Using the entire orange (minus the seeds) yielded an interesting, intense taste. The peel’s bitter flavor, offset by the sweetness of the pulp and added sugar, was not unpleasant.
Next time I make this I think I will beat the eggs and sugar to add some air before folding in the orange and almond flour. The texture was ok, but I think with a little work it could be lighter which would improve the overall appeal (a-peel, get it?) of the cake.
Original recipe at HelloFresh.au
Boiled Orange Almond Cake
• 1 large orange weighing approximately 350 g (or 2 smaller ones) • 6 free range eggs • 250 g ground almonds • 250 g granulated sugar • 1 heaped tsp (10 g) baking powder • butter and flour/breadcrumbs or matzo meal for the tin
Wash the orange(s), put it in a pan, cover with cold water, bring to the boil and then reduce to a simmer for an hour and a half or until it is extremely soft when pricked with a fork. Remove the orange from the pan, let it cool, then cut it open and remove any pips.
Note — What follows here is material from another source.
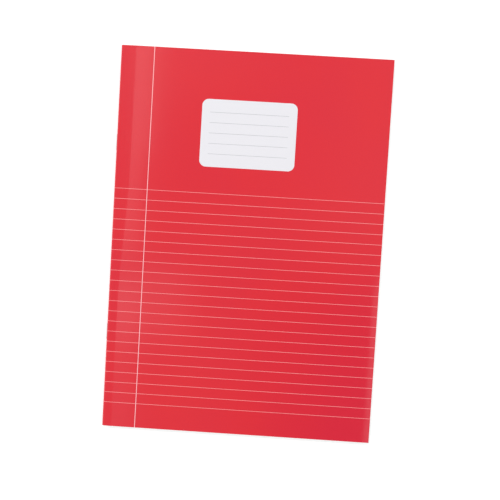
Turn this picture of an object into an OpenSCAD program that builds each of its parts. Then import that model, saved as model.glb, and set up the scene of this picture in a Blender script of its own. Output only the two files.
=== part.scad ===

Turn the orange into a pulp by pressing it through a sieve or by using an immersion blender.
Prepare a cake tin – ideally with a loose base – by rubbing it with butter and then dusting it with flour. Pre-heat the oven to 375°F.
Beat the eggs in a large bowl, add the pulped orange, beat again, then add the almonds, sugar and baking powder and beat again until you have a thick, even batter.
Pour the batter into the tin and bake for between 30 – 60 minutes. Have a look at the cake after 30 minutes it should be golden and set firm. Try testing with a wooden skewer- it should come out almost clean, as opposed to very sticky with a clingy batter. If the cake does need another 10 mins, pop some aluminum foil over the top of it so it doesn’t get too brown.
Let it cool in the tin before turning it onto a plate and dusting with a little icing sugar.